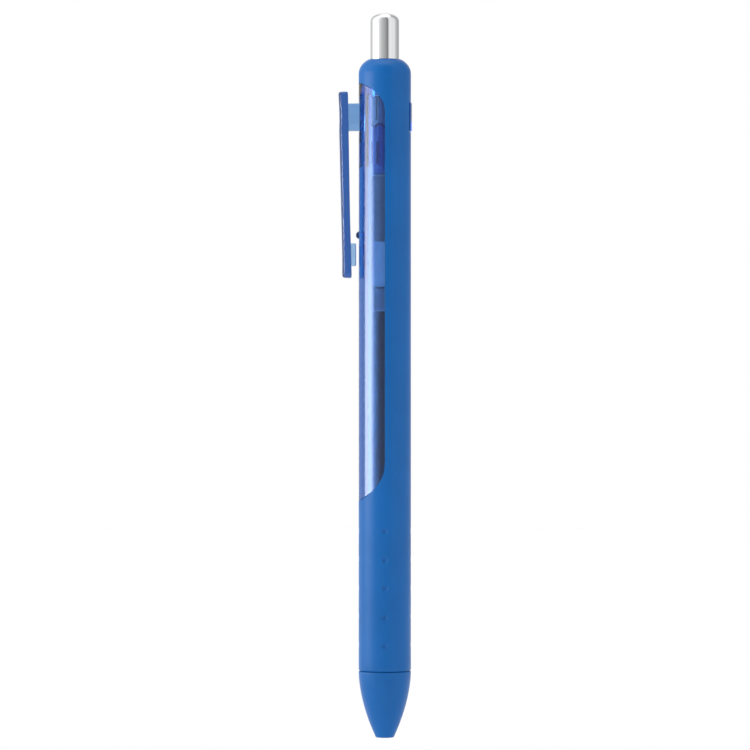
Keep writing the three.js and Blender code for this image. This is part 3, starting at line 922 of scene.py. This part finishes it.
class PEN_OT_refill(bpy.types.Operator):
    """Refill: tube, plug, grease, ink, tip holder, metal point and ball"""

    bl_idname = "pen.refill"
    bl_label = "Refill"
    bl_options = {"REGISTER", "UNDO"}

    def execute(self, context):
        sizes = context.scene.pen_sizes
        colours = context.scene.pen_colours
        steps = sizes.ring_steps
        low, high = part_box("refill_tube")
        bore, fill_play = 2.35 * MM, 0.02 * MM
        tube = [
            (bore, low.z),
            (high.x, low.z, 0.05 * MM),
            (high.x, high.z, 0.12 * MM),
            (bore, high.z, 0.08 * MM),
        ]
        piece = turned("tube_wall", fillet(tube), steps)
        material = clear_filling("polypropylene_clear_drawn", linear("#EEF4FC"), 1.49, 0.2, 1.5)
        settled(piece, "refill", "refill_tube", material)
        self.plug(steps, colours)
        fill = bore - fill_play
        low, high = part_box("grease_follower")
        edge = 0.2 * MM
        grease = [(0, low.z)] + arc((fill - edge, low.z + edge), edge, -90, 0, 4)
        grease += [(fill, high.z), (fill * 0.8, high.z - 0.35 * MM), (fill * 0.4, high.z - 0.6 * MM)]
        grease.append((0, high.z - 0.68 * MM))
        piece = turned("follower", grease, steps, closed=False)
        material = clear_filling("grease_clear_filled", linear("#DDE6F4"), 1.46, 0.1, 0.7)
        settled(piece, "refill", "grease_follower", material)
        low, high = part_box("ink_column")
        ink = [(0, low.z), (fill, low.z), (fill, high.z - 0.1 * MM), (fill * 0.8, high.z)]
        ink.append((0, high.z + 0.05 * MM))
        piece = turned("ink_fill", ink, steps, closed=False)
        material = moulded_plastic("ink_oil_based", colours.ink, 0.12, grain_mm=1.2)
        settled(piece, "refill", "ink_column", material)
        self.tip(steps)
        return {"FINISHED"}

    def plug(self, steps, colours):
        """Ribbed plug pressed into the top of the tube."""
        low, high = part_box("refill_end_plug")
        out, bore, chamfer = high.x, 0.5 * MM, 0.5 * MM
        groove = out - 0.12 * MM
        first_rib, pitch, slope, crest = 1.2 * MM, 2.2 * MM, 0.3 * MM, 0.6 * MM
        profile = [(bore, low.z), (out - 0.35 * MM, low.z), (out - 0.05 * MM, low.z + chamfer)]
        at = low.z + first_rib
        while at < high.z - pitch:
            profile += [(groove, at), (out, at + slope), (out, at + crest)]
            profile.append((groove, at + crest + slope))
            at += pitch
        profile += [(out, high.z - 0.6 * MM), (out, high.z), (bore, high.z)]
        piece = turned("end_plug", fillet(profile), steps)
        material = moulded_plastic("polyethylene_milky_moulded", colours.plug, 0.35)
        settled(piece, "refill", "refill_end_plug", material)

    def tip(self, steps):
        """Tip holder, metal point and ball."""
        low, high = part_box("tip_holder")
        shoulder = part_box("refill_tube")[0].z - 0.15 * MM
        flange = shoulder - 2.8 * MM
        bore, neck, collar, insert = 0.86 * MM, 1.5 * MM, 2.8 * MM, 2.29 * MM
        holder = [
            (bore, low.z),
            (neck, low.z, 0.2 * MM),
            (neck, flange, 0.15 * MM),
            (collar, flange, 0.2 * MM),
            (collar, shoulder, 0.05 * MM),
            (insert, shoulder),
            (insert, high.z, 0.2 * MM),
            (bore, high.z),
        ]
        piece = turned("tip_collar", fillet(holder), steps)
        material = moulded_plastic("polypropylene_white_moulded", linear("#E8EAEC"), 0.35)
        settled(piece, "refill", "tip_holder", material)
        low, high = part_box("point_cone")
        shank = high.z - 4.6 * MM
        socket, duct, tail, groove, body = 0.4 * MM, 0.25 * MM, 0.8 * MM, 0.98 * MM, 1.05 * MM
        edge = 0.04 * MM
        cone = [
            (socket, low.z),
            (0.46 * MM, low.z, 0.03 * MM),
            (0.62 * MM, low.z + 0.9 * MM, 0.1 * MM),
            (body, low.z + 3.2 * MM, 0.3 * MM),
            (body, shank - 1.6 * MM, edge),
            (groove, shank - 1.5 * MM, edge),
            (groove, shank - 1.2 * MM, edge),
            (body, shank - 1.1 * MM, edge),
            (body, shank, 0.06 * MM),
            (tail, shank),
            (tail, high.z),
            (duct, high.z),
            (duct, low.z + 0.6 * MM),
            (socket, low.z + 0.5 * MM),
        ]
        piece = turned("metal_point", fillet(cone), steps)
        material = turned_metal("nickel_silver_turned", linear("#D8D2C4"), 0.18, 0.754)
        settled(piece, "refill", "point_cone", material)
        low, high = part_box("writing_ball")
        middle, radius = (low.z + high.z) / 2, (high.z - low.z) / 2
        piece = turned("ball_bearing", arc((0, middle), radius, -90, 90, 24), 48, closed=False)
        material = turned_metal("carbide_ground", linear("#9A9CA2"), 0.1, 0.314)
        settled(piece, "ball", "writing_ball", material)


class PEN_OT_spring(bpy.types.Operator):
    """Return spring with closed end turns"""

    bl_idname = "pen.spring"
    bl_label = "Return spring"
    bl_options = {"REGISTER", "UNDO"}

    def execute(self, context):
        sizes = context.scene.pen_sizes
        low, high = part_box("return_spring")
        wire = sizes.wire / 2
        radius = high.x - wire
        per_turn, sides = 40, 12
        open_turns = sizes.spring_turns - 2
        close_pitch = 1.15 * sizes.wire
        pitch = (high.z - low.z - sizes.wire - 2 * close_pitch) / open_turns
        sections = []
        for i in range(sizes.spring_turns * per_turn + 1):
            turn = i / per_turn
            spread = min(max(turn - 1, 0), open_turns)
            z = low.z + wire + (turn - spread) * close_pitch + spread * pitch
            ring = [math.radians(360 * k / sides) for k in range(sides)]
            sections.append(
                [on_ring(360 * turn, radius + wire * math.cos(a), z + wire * math.sin(a)) for a in ring]
            )
        piece = lofted("spring_coil", sections)
        material = turned_metal("spring_steel_drawn", linear("#C4C6CA"), 0.25, 2.513)
        settled(piece, "spring", "return_spring", material)
        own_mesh(piece)
        return {"FINISHED"}


class PEN_OT_stage(bpy.types.Operator):
    """Pale floor, soft studio light and the camera"""

    bl_idname = "pen.stage"
    bl_label = "Stage"
    bl_options = {"REGISTER", "UNDO"}

    def execute(self, context):
        colours = context.scene.pen_colours
        self.floor(colours)
        self.light()
        self.camera()
        return {"FINISHED"}

    def floor(self, colours):
        """A large sheet of paper just below the point at its furthest."""
        half, steps, drop = 1.2, 6, 7 * MM
        marks = [half * (2 * i / steps - 1) for i in range(steps + 1)]
        bm = bmesh.new()
        grid_faces(bm, [[bm.verts.new((x, y, -drop)) for y in marks] for x in marks])
        floor = finished("floor", bm)
        floor.data.materials.append(studio_paper(colours.floor))

    def light(self):
        """Softboxes on both sides and a bright room, as a world that changes with direction."""
        # Angles in degrees from the camera's side, left to right, each with its brightness.
        behind_left = [(-180, 1.0), (-165, 1.0), (-150, 0.65), (-144, 0.58), (-124, 0.82), (-109, 1.05)]
        left_softbox = [(-100, 1.6), (-62, 1.6), (-56, 1.15), (-47, 1.0), (-39, 0.84), (-30, 0.71)]
        dark_middle = [(-22, 0.61), (-14, 0.55), (-6, 0.5), (2, 0.45), (10, 0.37), (17, 0.29), (27, 0.26)]
        right_softbox = [(31, 0.83), (42, 1.0), (60, 0.95), (70, 0.9), (79, 1.0), (89, 0.79), (101, 0.6)]
        behind_right = [(115, 0.5), (131, 0.41), (150, 0.65), (165, 1.0), (180, 1.0)]
        around = behind_left + left_softbox + dark_middle + right_softbox + behind_right
        core_around = [(-101, 0), (-94, 1), (-62, 1), (-50, 0)]
        core_brightness, ceiling = 7.5, (2.2, 2.2, 2.2, 1)
        brightest = max(value for _, value in around)
        times = {"data_type": "RGBA", "blend_type": "MULTIPLY"}
        plus = {"data_type": "RGBA", "blend_type": "ADD"}
        soft = {"interpolation_type": "SMOOTHSTEP"}
        world = bpy.data.worlds.new("studio")
        bpy.context.scene.world = world
        world.use_nodes = True
        tree = world.node_tree
        tree.nodes.clear()
        place = add_node(tree, "ShaderNodeTexCoord").outputs["Generated"]
        parts = add_node(tree, "ShaderNodeSeparateXYZ", inputs={"Vector": place})
        sockets = {0: parts.outputs["Y"], 1: -1.0}
        towards = add_node(tree, "ShaderNodeMath", {"operation": "MULTIPLY"}, sockets)
        sockets = {0: parts.outputs["X"], 1: towards.outputs[0]}
        angle = add_node(tree, "ShaderNodeMath", {"operation": "ARCTAN2"}, sockets)
        sockets = {"Value": angle.outputs[0], "From Min": -math.pi, "From Max": math.pi}
        share = add_node(tree, "ShaderNodeMapRange", inputs=sockets).outputs["Result"]
        # The ramp holds shares of the brightest stretch, and the next node multiplies them back.
        stops = [((a + 180) / 360, [v / brightest] * 3 + [1]) for a, v in around]
        ramp = add_node(tree, "ShaderNodeValToRGB", inputs={"Fac": share}, stops=stops)
        sockets = {"Factor": 1.0, 6: ramp.outputs["Color"], 7: (brightest, brightest, brightest, 1)}
        sides = add_node(tree, "ShaderNodeMix", times, sockets)
        # The left softbox's bright core is lower than the rest of it, and fades upwards.
        stops = [((a + 180) / 360, [v] * 3 + [1]) for a, v in core_around]
        core = add_node(tree, "ShaderNodeValToRGB", inputs={"Fac": share}, stops=stops)
        above = add_node(tree, "ShaderNodeMath", {"operation": "ADD"}, {0: parts.outputs["Z"], 1: 0.05})
        height = add_node(tree, "ShaderNodeMath", {"operation": "ABSOLUTE"}, {0: above.outputs[0]})
        fade = {"From Min": 0.05, "From Max": 0.19, "To Min": core_brightness, "To Max": 0.0}
        low = add_node(tree, "ShaderNodeMapRange", soft, {"Value": height.outputs[0], **fade})
        sockets = {"Factor": 1.0, 6: core.outputs["Color"], 7: low.outputs["Result"]}
        glow = add_node(tree, "ShaderNodeMix", times, sockets)
        sockets = {"Factor": 1.0, 6: sides.outputs[2], 7: glow.outputs[2]}
        walls = add_node(tree, "ShaderNodeMix", plus, sockets)
        fade = {"From Min": 0.85, "From Max": 0.99}
        up = add_node(tree, "ShaderNodeMapRange", soft, {"Value": parts.outputs["Z"], **fade})
        sockets = {"Factor": up.outputs["Result"], 6: walls.outputs[2], 7: ceiling}
        room = add_node(tree, "ShaderNodeMix", {"data_type": "RGBA"}, sockets)
        lit = add_node(tree, "ShaderNodeBackground", inputs={"Color": room.outputs[2]})
        # The camera sees a plain white backdrop in place of the room.
        plain = add_node(tree, "ShaderNodeBackground", inputs={"Color": (1, 1, 1, 1)})
        path = add_node(tree, "ShaderNodeLightPath")
        sockets = {0: path.outputs["Is Camera Ray"], 1: lit.outputs[0], 2: plain.outputs[0]}
        chosen = add_node(tree, "ShaderNodeMixShader", inputs=sockets)
        add_node(tree, "ShaderNodeOutputWorld", inputs={"Surface": chosen.outputs[0]})
        world.cycles.sampling_method = "MANUAL"
        world.cycles.sample_map_resolution = 1024

    def camera(self):
        """A long lens at the height of the pen's middle."""
        away, aside, height = 760 * MM, -1.96 * MM, 72.44 * MM
        data = bpy.data.cameras.new("camera")
        data.sensor_width = 36
        data.lens = 182.4
        camera = bpy.data.objects.new("camera", data)
        camera.location = (aside, -away, height)
        camera.rotation_euler = (math.radians(90), 0, 0)
        bpy.context.scene.collection.objects.link(camera)
        bpy.context.scene.camera = camera
        bpy.context.scene.view_settings.view_transform = "Standard"


class PEN_PT_panel(bpy.types.Panel):
    """Lists the pen's pieces, sizes and colours"""

    bl_idname = "PEN_PT_panel"
    bl_label = "Ballpoint pen"
    bl_space_type = "VIEW_3D"
    bl_region_type = "UI"
    bl_category = "Pen"

    def draw(self, context):
        layout = self.layout
        for operator in OPERATORS:
            layout.operator(operator.bl_idname)
        for group in (context.scene.pen_sizes, context.scene.pen_colours):
            box = layout.box()
            for name in group.__annotations__:
                box.prop(group, name)


OPERATORS = (
    PEN_OT_stage,
    PEN_OT_grip,
    PEN_OT_nose,
    PEN_OT_barrel,
    PEN_OT_clip,
    PEN_OT_button,
    PEN_OT_cam,
    PEN_OT_refill,
    PEN_OT_spring,
)
CLASSES = (PenSizes, PenColours, *OPERATORS, PEN_PT_panel)


def register():
    """Adds the classes, and the sizes and colours to the scene."""
    for cls in CLASSES:
        bpy.utils.register_class(cls)
    bpy.types.Scene.pen_sizes = PointerProperty(type=PenSizes)
    bpy.types.Scene.pen_colours = PointerProperty(type=PenColours)


def unregister():
    """Takes them away again."""
    del bpy.types.Scene.pen_colours
    del bpy.types.Scene.pen_sizes
    for cls in reversed(CLASSES):
        bpy.utils.unregister_class(cls)


def main():
    """Builds the pen and its stage."""
    register()
    for operator in OPERATORS:
        getattr(bpy.ops.pen, operator.bl_idname.split(".")[1])()


if __name__ == "__main__":
    main()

## Required work:
Exactly repeat the lines above, from the opening line through the one with "grease, ink, tip", and include nothing else.

## Result of this exercise:
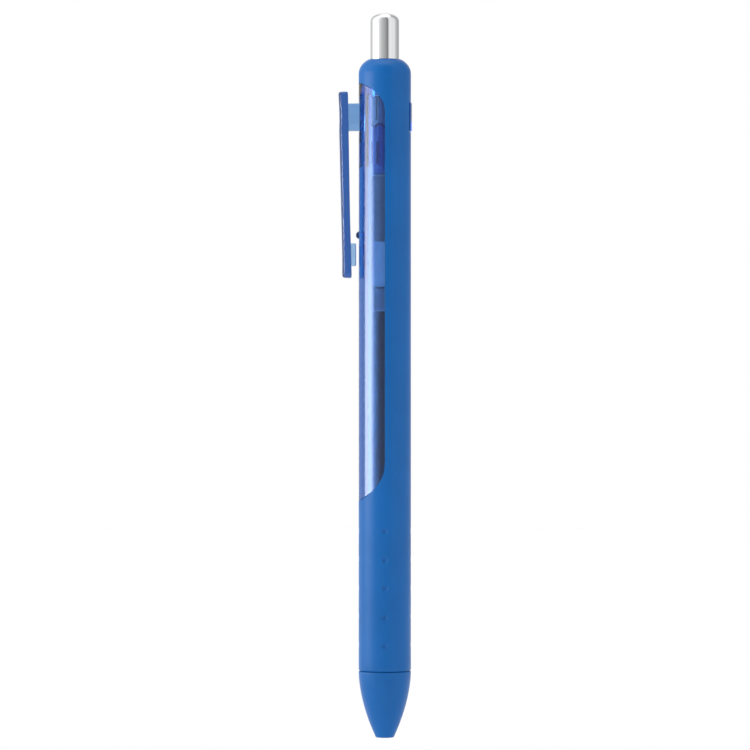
Keep writing the three.js and Blender code for this image. This is part 3, starting at line 922 of scene.py. This part finishes it.
class PEN_OT_refill(bpy.types.Operator):
    """Refill: tube, plug, grease, ink, tip holder, metal point and ball"""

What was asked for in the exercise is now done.